Erevan for rêveurs (31)
Le 3 octobre 1996, l'hebdomadaire L'Express, titrait son article sur les élections présidentielles : " Le président Ter-Petrossian, La dérive d'un chef ". Au regard de ce qui se passe aujourd'hui en Arménie, l'article mérite d'être largement cité :

" Vainqueur contesté de l'élection présidentielle, Lévon Ter-Petrossian confirme son autoritarisme sur fond d'émeutes à Erevan. L'Arménie serait-elle tentée par la guerre civile? Cinq ans après avoir gagné son indépendance à la faveur de l'éclatement de l'Union soviétique, l'avenir de la petite république ressuscitée paraît aujourd'hui lourd d'incertitudes. Les émeutes de la semaine dernière et la répression brutale qui s'est ensuivie confirment l'ancrage autoritaire du régime du président, Levon Ter-Petrossian. Réélu officiellement dimanche, avec 51,75% des suffrages, l'ancien dissident, héros de la lutte anticommuniste, est contesté par une opposition qui dénonce la "falsification" du scrutin et proclame la victoire de son candidat, Vazgen Manoukian. Cet ancien Premier ministre et ex-compagnon de geôle de Ter- Petrossian à l'époque du combat commun contre l'ex-URSS n'a, il est vrai, pas ménagé son rival. Clientélisme, excessive concentration du pouvoir économique ("les 20 familles"), corruption ont été les principaux chefs d'accusation martelés tout au long d'une campagne électorale au cours de laquelle, au fil des jours, les médias officiels ont prouvé leur engagement partisan en faveur du pouvoir en place. Plus sensible aux intérêts de la diaspora, Manoukian n'a pas manqué, sur cette question aussi, d'instruire le procès de Ter-Petrossian. Il lui reproche de ne pas tout faire pour faciliter le retour des Arméniens de l'étranger, dont le nombre s'est gonflé, ces dernières années, à la suite de la crise économique persistante. Déjà, l'an dernier, les observateurs européens avaient dénoncé des "élections législatives libres mais non équitables". Pour l'heure, l'immunité parlementaire de Vazgen Manoukian (réfugié dans la clandestinité) et de sept autres députés a été levée. Le siège de son parti, l'Union démocratique nationale, a été fermé. Et les blindés continuent de contrôler les carrefours du centre d'Erevan, la capitale étranglée par le blocus énergétique infligé par l'Azerbaïdjan voisin, enclavée dans ses monts du Caucase, guettée par la Turquie, son ennemi ancestral, l'Arménie aurait été bien inspirée de faire l'économie de telles luttes intestines. "

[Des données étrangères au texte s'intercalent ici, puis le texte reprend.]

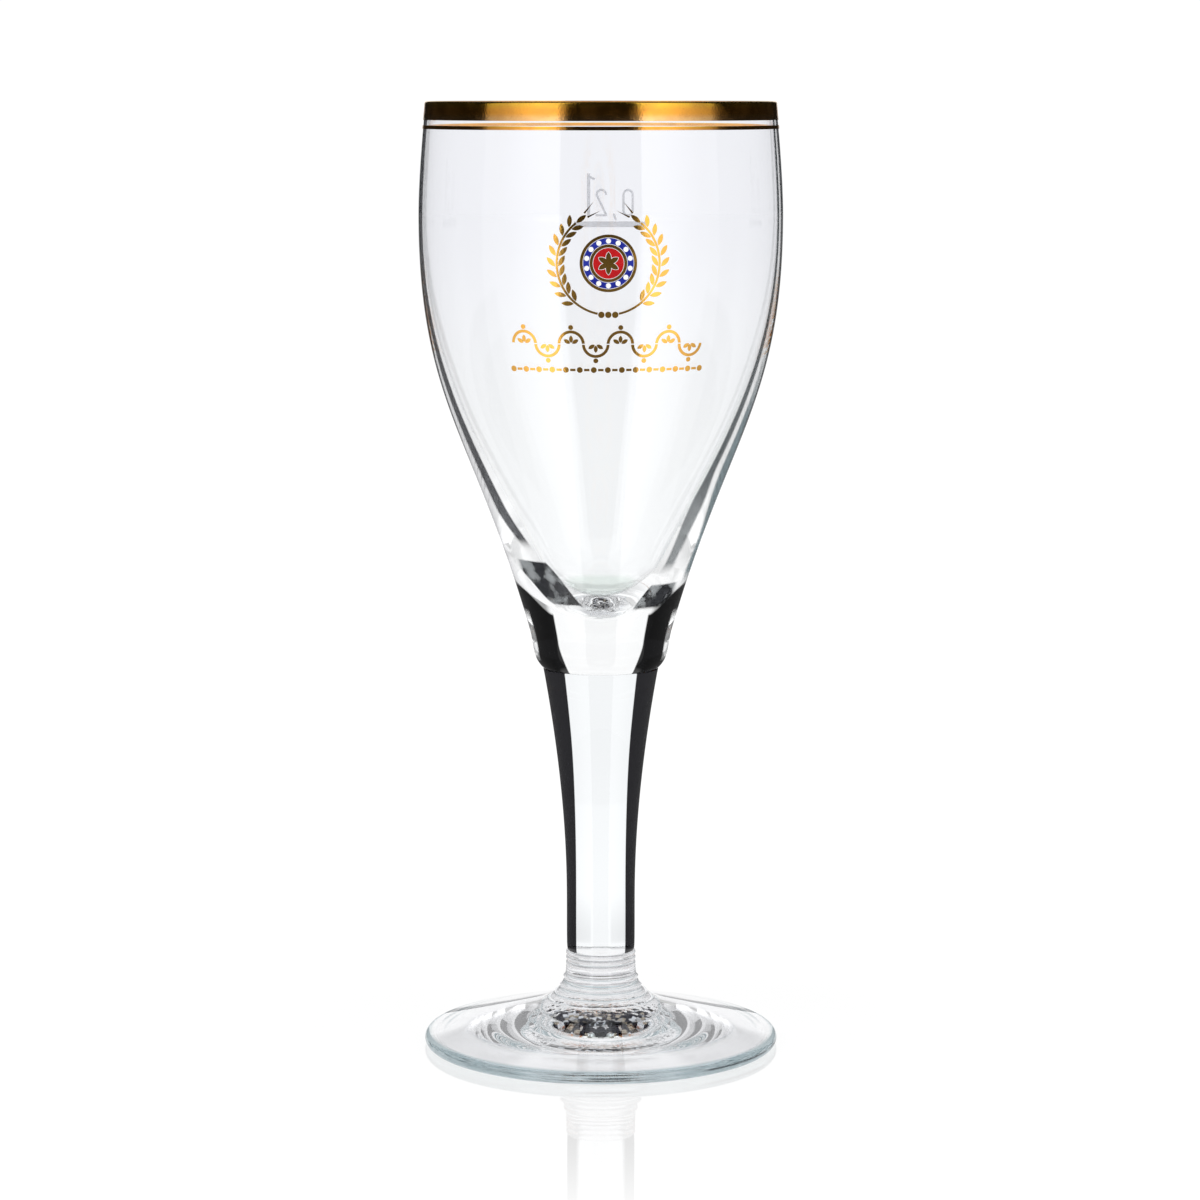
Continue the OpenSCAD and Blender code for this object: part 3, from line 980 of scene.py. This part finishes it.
@dataclass(frozen=True)
class FiredGold(FiredFilm):
    """Bright gold with painted light by height: yellow at the top, redder at half height, paler at the foot.
    """

    low: float = 0.0
    high: float = 1.0
    # Painted light: tones by height that stand in for how the light falls on the gold.
    top: Colour = (1.0, 0.6, 0.06, 1)
    middle: Colour = (1.0, 0.44, 0.06, 1)
    foot: Colour = (1.0, 0.62, 0.28, 1)
    middle_from: float = 0.45
    middle_to: float = 0.55
    worn: Colour = (0.62, 0.27, 0.07, 1)
    wear: float = 0.35
    hole_wear: float = 0.6
    pinholes: float = 0.12
    mottle_scale: float = 300.0
    rough_by: str = "Mottle"
    smooth: float = 0.1
    rough: float = 0.2
    relief: float = 0.004 * MM
    metal: float = 1.0

    def base(self, graph: Graph, place: Socket) -> Socket:
        """The colour from the foot of the gold to its top, with painted light that changes by height.

        Args:
            graph: The material's tree.
            place: Place on the glass.

        Returns:
            The colour.
        """
        z = graph.add("SeparateXYZ", (place,)).outputs[2]
        span = self.high - self.low
        rise = graph.ramp(z, Ramp(self.low, self.low + self.middle_from * span))
        crown = graph.ramp(z, Ramp(self.low + self.middle_to * span, self.high))
        return graph.mix(crown, graph.mix(rise, self.foot, self.middle), self.top)


@dataclass(frozen=True)
class FiredEnamel(FiredFilm):
    """Glossy fired enamel, or the matt grey of the fill mark."""

    colour: Colour = WHITE
    worn: Colour = WHITE
    wear: float = 0.6
    hole_wear: float = 0.5
    pinholes: float = 0.1
    mottle_scale: float = 420.0
    rough_by: str = "Grain"
    smooth: float = 0.16
    rough: float = 0.3
    relief: float = 0.006 * MM

    def base(self, graph: Graph, place: Socket) -> Colour:
        """The plain colour."""
        return self.colour


# Glass


@dataclass
class Foot:
    """The pressed foot: a sloping disc, a flared neck with threads, and the hollow under it."""

    diameter: float = 76.2 * MM
    height: float = 20.5 * MM
    edge_r: float = 1.4 * MM
    edge_steps: int = 24
    rest_w: float = 1.6 * MM
    slope: float = 14.3
    neck_base_r: float = 12.9 * MM
    neck_r: float = 7.5 * MM
    thread_h: float = 3.5 * MM
    thread_count: int = 3
    thread_depth: float = 0.35 * MM
    thread_power: float = 0.7
    thread_steps: int = 10
    flare_toe: float = 14.0
    flare_handles: Handles = (0.45, 0.35)
    flare_steps: int = 40
    ring_count: int = 4
    ring_r: float = 0.3 * MM
    ring_w: float = 0.16
    ring_tilt: float = 0.3
    hollow_h: float = 3.2 * MM
    hollow_handles: Handles = (0.35, 0.4)
    hollow_steps: int = 30
    punt_r: float = 11.75 * MM
    punt_h: float = 7.2 * MM
    punt_handles: Handles = (0.3, 0.55)
    punt_steps: int = 70
    nipple_r: float = 1.8 * MM
    nipple_h: float = 0.9 * MM
    punch_r: float = 11.6 * MM
    punch_fade: float = 0.6 * MM
    punch_size: float = 1.3 * MM
    punch_depth: float = 0.26 * MM

    def threads(self) -> list[Vector]:
        """The threads under the seam, going down.

        Returns:
            The points.
        """
        toe_r = self.neck_r - self.thread_depth
        points = [Vector((0, self.height)), Vector((toe_r, self.height))]
        steps = self.thread_steps * self.thread_count
        for i in range(1, steps):
            wave = abs(math.sin(math.pi * self.thread_count * i / steps)) ** self.thread_power
            points.append(Vector((toe_r + self.thread_depth * wave, self.height - self.thread_h * i / steps)))
        return points

    def flare(self, base_at: Vector) -> list[Vector]:
        """The flared neck with its rings, down to where it meets the disc.

        Args:
            base_at: Where it meets the disc.

        Returns:
            The points.
        """
        neck_at = Vector((self.neck_r, self.height - self.thread_h))
        reach = (neck_at - base_at).length
        leave, arrive = (share * reach for share in self.flare_handles)
        toe = self.slope + self.flare_toe - 90
        points = []
        for i, point in enumerate(
            curve(neck_at, -lean(leave, 0), base_at, -lean(arrive, toe), self.flare_steps)
        ):
            place = i / self.flare_steps * (self.ring_count + 1)
            near = min(place % 1, 1 - place % 1) / self.ring_w
            ring = 0 < round(place) <= self.ring_count
            bump = self.ring_r * max(0.0, 1 - near * near) if ring else 0.0
            points.append(point + Vector((bump, bump * self.ring_tilt)))
        return points

    def hollow(self, inner_r: float) -> list[Vector]:
        """The hollow, from the ring that rests on the table up to the nipple.

        Args:
            inner_r: Inner radius of the ring that rests on the table.

        Returns:
            The points.
        """
        ring_at = Vector((self.punt_r, self.hollow_h))
        top_at = Vector((self.nipple_r, self.punt_h))
        first, last = (share * (inner_r - self.punt_r) for share in self.hollow_handles)
        leave = Vector((-first, self.hollow_h))
        points = curve(Vector((inner_r, 0)), leave, ring_at, Vector((-last, 0)), self.hollow_steps)
        rise = self.punt_handles[0] * (self.punt_h - self.hollow_h)
        across = self.punt_handles[1] * (self.punt_r - self.nipple_r)
        points += curve(ring_at, Vector((0, rise)), top_at, Vector((-across, 0)), self.punt_steps)[1:]
        return points + [Vector((0, self.punt_h + self.nipple_h))]

    def outline(self) -> list[Vector]:
        """The half outline, from the middle of the seam down to the middle of the hollow.

        Returns:
            The points (radius, height).
        """
        edge_at = Vector((self.diameter / 2 - self.edge_r, self.edge_r))
        face_at = edge_at + lean(self.edge_r, self.slope)
        rise = (face_at.x - self.neck_base_r) * math.tan(math.radians(self.slope))
        base_at = Vector((self.neck_base_r, face_at.y + rise))
        edge = arc(edge_at, self.edge_r, 90 - self.slope, -90, self.edge_steps)
        return self.threads() + self.flare(base_at) + edge + self.hollow(edge_at.x - self.rest_w)

    def punch(self, piece: bpy.types.Object) -> None:
        """Presses rough facets into the middle of the turned foot's hollow.

        Args:
            piece: The turned foot.
        """
        name = "punch"
        clear = 0.1 * MM
        roof = self.punt_h + self.nipple_h + clear
        area = piece.vertex_groups.new(name=name)
        for vertex in piece.data.vertices:
            inside = self.punch_r - vertex.co.xy.length
            if vertex.co.z < roof and inside > 0:
                area.add([vertex.index], min(1.0, inside / self.punch_fade), "REPLACE")
        texture = bpy.data.textures.new(name, "VORONOI")
        texture.noise_scale = self.punch_size
        press = piece.modifiers.new(name, "DISPLACE")
        press.texture = texture
        press.texture_coords = "LOCAL"
        press.strength = self.punch_depth
        press.vertex_group = name
        only(piece)
        bpy.ops.object.modifier_apply(modifier=name)

    def build(self) -> bpy.types.Object:
        """Turns the foot and presses the punch's facets into it.

        Returns:
            The foot.
        """
        piece = turned("pressed_foot", self.outline())
        self.punch(piece)
        return piece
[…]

Qui s'intéresse au destin des Arméniens pourra reconnaître dans ce compte-rendu des éléments récurrents qui ne devraient pas manquer de l'effrayer. La politique arménienne est devenue une scène de théâtre shakespearien où les Arméniens seraient sacrifiés sur l'autel de l'Arménie. Que de crimes commis en son nom ! Faut-il penser que les Arméniens ne sont bons qu'à enfanter leurs propres bourreaux ? Qu'à se cannibaliser politiquement ?

Pour ajouter du trouble au trouble qu'ont provoqué dans les esprits les événements troublants de ces derniers jours en Arménie, nous évoquerons un fait d'expérience vécu par un écrivain et un sentiment exprimé par un autre.

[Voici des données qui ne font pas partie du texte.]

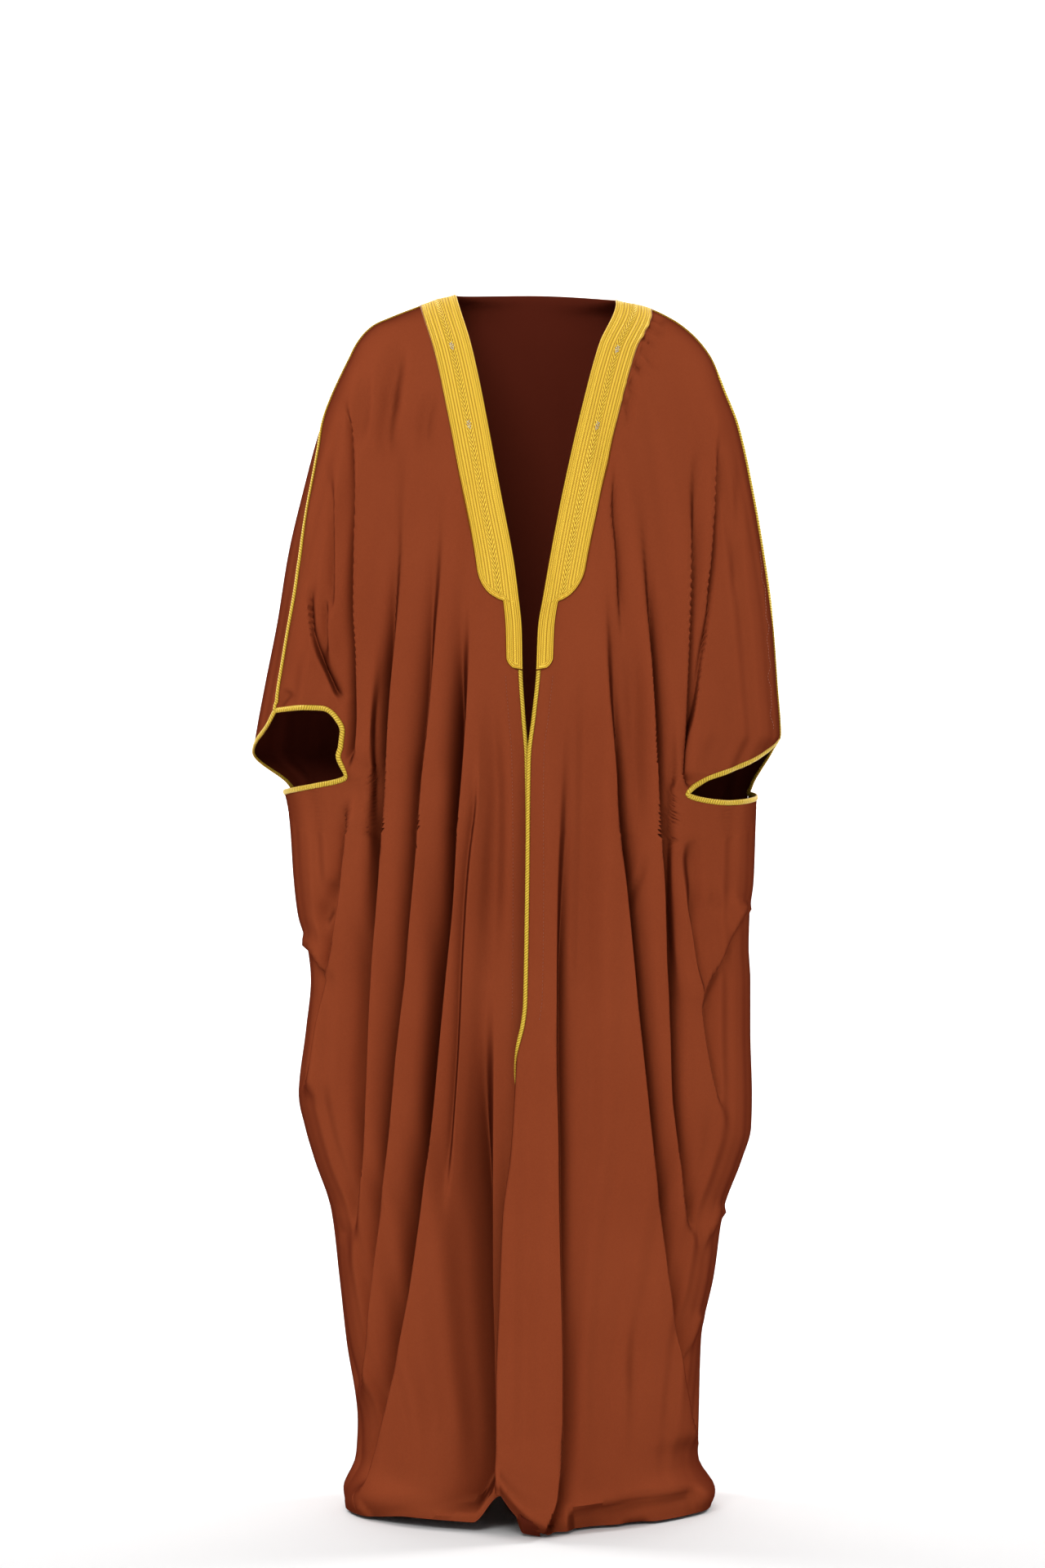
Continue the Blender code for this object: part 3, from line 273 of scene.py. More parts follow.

Présent à un meeting pro-Lévon Ter-Petrossian, Place de la Liberté, l'un ose s'ouvrir à quelques partisans qui l'entourent sur la personnalité controversée du leader au regard des fraudes de 96. Aussitôt, le voici conspué sans autre forme de procès et prié de quitter les lieux sous prétexte qu'il n'aurait pas sa place dans un meeting qui a pour but de virginiser et introniser leur chef après l'avoir élevé à la dignité de saint.

L'autre pleure et avoue qu'au temps où elle écrivait sous Kotcharian elle était moins tenaillée par la peur qu'elle ne l'est aujourd'hui. Et pourtant, elle y a eu son content de menaces, injures et autres joyeusetés pour ses écrits, ses prises de position, sa personne.

Faut-il pour autant ériger ces faits en jugements de valeur ? Que non. Cependant, nous aimerions espérer que ne s'instaure en Arménie une forme de fascisme tentaculaire comme tout pays en mal de démocratie. Après ce fascisme économique fondé sur les ententes qu'on nomme ici " aghperutyun ", il est probable que s'instaure une forme de " fascisme démocratique " dont le but serait de rejeter tous ceux qui refuseraient de collaborer au développement de la nouvelle société prônée par Lévon Ter-Petrossian. On sait qu'en Arménie on se jette à la gueule du " Turc ! ", du " Karabaghtsi ! " aussi facilement qu'on s'érige en réel représentant et défenseur des idéaux arméniens. Le droit, somme toute louable, d'apurer les comptes et de purifier les esprits après des années de corruption, ne donne pas tous les droits, ni celui de tout faire. Or, dans ce domaine, qu'il s'agisse du tandem Kotcharian/Sarkissian ou de Lévon Ter-Petrossian, il est permis de croire que l'Arménie soit trop mal partie pour arriver jamais quelque part. Il suffit de voir comment, en ces jours sombres, la télévision officielle est utilisée à des fins politiques, sans oublier que sous le régime de Lévon Ter-Petrossian, les bureaux d'un rédacteur en chef d'Erevan furent vandalisés et ses journalistes battus par des voyous.

L'aporie dans laquelle se débattent les Arméniens aujourd'hui, faute de voir un ciel s'ouvrir derrière l'accumulation des nuages, s'alimente d'une telle haine de soi qu'elle se transforme en rage contre les autres.